Average Amount of Assistance per Disaster

[July 1994 to July 1999]

Small states(under 2 million pop.)

Medium states(2-10 million pop.)

Large states(over 10 million pop.)

Average Population (1990 census data) 1,000,057 4,713,548 15,522,791
Number of Disaster Housing Applications Approved 1,507 2,747 4,679
Number of Homes Estimated Major Damage/Destroyed 173 582 801
Dollar Amount of Housing Assistance $2.8 million $4.6 million $9.5 million
Number of Individual and Family Grant Applications Approved 495 1,377 2,071
Dollar Amount of Individual and Family Grant Assistance 1.1 million 2.9 million 4.6 million
Disaster Housing/IFG Combined Assistance 3.9 million 7.5 million 14.1 million


The high 3 and low 3 disasters, based on Disaster Housing Applications, are not considered in the averages. Number of Damaged/Destroyed Homes is estimated based on the number of owner-occupants who qualify for Eligible Emergency Rental Resources. Data source is FEMA's National Processing Service Centers. Data are only available from July 1994 to the present.

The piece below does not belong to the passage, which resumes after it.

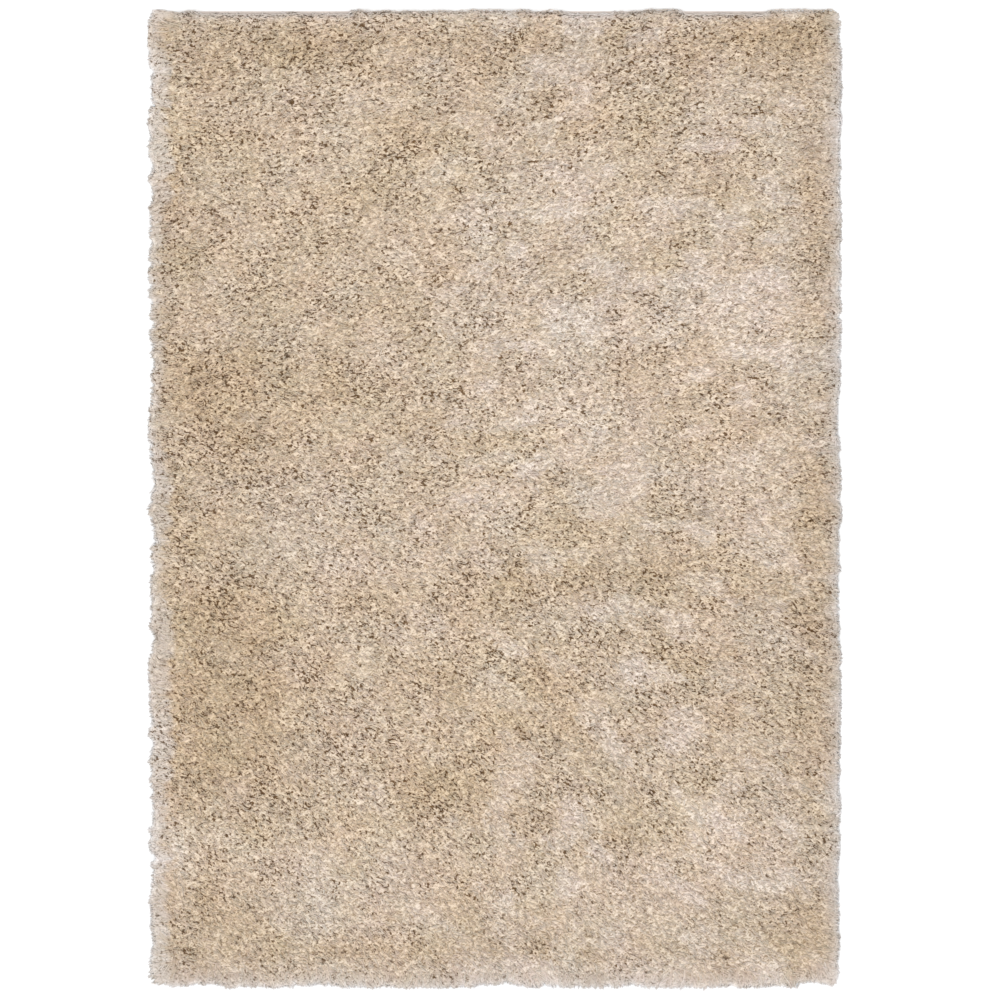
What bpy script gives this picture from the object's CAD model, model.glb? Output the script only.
# Shag rug: its cut pile yarn by yarn, the tufted ground under the yarns, and the hemmed backing
# cloth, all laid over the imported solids. Metres, +Z up, +Y towards the head of the rug.
import math
from functools import partialmethod

import bmesh
import bpy
import numpy as np
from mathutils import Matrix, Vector
from mathutils.bvhtree import BVHTree


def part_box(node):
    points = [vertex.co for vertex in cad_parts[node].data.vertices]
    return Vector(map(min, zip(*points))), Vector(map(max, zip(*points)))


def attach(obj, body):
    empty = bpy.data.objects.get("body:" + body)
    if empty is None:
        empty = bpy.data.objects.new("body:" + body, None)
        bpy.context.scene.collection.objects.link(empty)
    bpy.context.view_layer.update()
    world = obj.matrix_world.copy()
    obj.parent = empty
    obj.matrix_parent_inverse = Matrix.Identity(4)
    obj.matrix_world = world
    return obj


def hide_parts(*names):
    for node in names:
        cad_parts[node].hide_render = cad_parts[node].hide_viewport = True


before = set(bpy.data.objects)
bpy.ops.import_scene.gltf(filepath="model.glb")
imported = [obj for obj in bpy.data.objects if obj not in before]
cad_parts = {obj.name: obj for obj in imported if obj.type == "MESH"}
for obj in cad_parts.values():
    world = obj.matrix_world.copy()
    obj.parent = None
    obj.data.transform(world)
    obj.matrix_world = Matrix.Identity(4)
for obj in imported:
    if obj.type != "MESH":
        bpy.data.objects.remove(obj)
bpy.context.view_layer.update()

dice = np.random.default_rng(23)


# a wire is a node's output that can be added, multiplied and so on
class Wire:
    def __init__(self, finish, socket):
        self.finish = finish
        self.socket = socket

    def joined(self, operation, other, turned=False):
        left, right = (other, self) if turned else (self, other)
        if self.socket.type == "RGBA":  # colours go through Mix, because Math turns them grey
            settings = {"data_type": "RGBA", "blend_type": operation}
            return self.finish.node("ShaderNodeMix", settings, {0: 1.0, 6: left, 7: right}, out=2)
        kind = "ShaderNodeVectorMath" if self.socket.type == "VECTOR" else "ShaderNodeMath"
        return self.finish.node(kind, {"operation": operation}, {0: left, 1: right})

    __add__ = partialmethod(joined, "ADD")
    __radd__ = partialmethod(joined, "ADD", turned=True)
    __sub__ = partialmethod(joined, "SUBTRACT")
    __rsub__ = partialmethod(joined, "SUBTRACT", turned=True)
    __mul__ = partialmethod(joined, "MULTIPLY")
    __rmul__ = partialmethod(joined, "MULTIPLY", turned=True)

    def wave(self):
        return self.finish.worked("SINE", self)

    def raised(self, power):
        return self.finish.worked("POWER", self, power)

    def between(self, low, high):  # 0 below low, 1 above high
        limits = {"From Min": low, "From Max": high}
        return self.finish.node("ShaderNodeMapRange", sockets={"Value": self, **limits})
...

Small Size States (under 2 million population, listed in order of 1990 population): Wyoming, Alaska, Vermont, District of Columbia, North Dakota, Delaware, South Dakota, Montana, Rhode Island, Idaho, Hawaii, New Hampshire, Nevada, Maine, New Mexico, Nebraska, Utah, West Virginia. U.S. Virgin Islands and all Pacific Island dependencies.

Medium Size States (2-10 million population, listed in order of 1990 population): Arkansas, Kansas, Mississippi, Iowa, Oregon, Oklahoma, Connecticut, Colorado, South Carolina, Arizona, Kentucky, Alabama, Louisiana, Minnesota, Maryland, Washington, Tennessee, Wisconsin, Missouri, Indiana, Massachusetts, Virginia, Georgia, North Carolina, New Jersey, Michigan. Puerto Rico.

Large Size States (over 10 million population, listed in order of 1990 population): Ohio, Illinois, Pennsylvania, Florida, Texas, New York, California.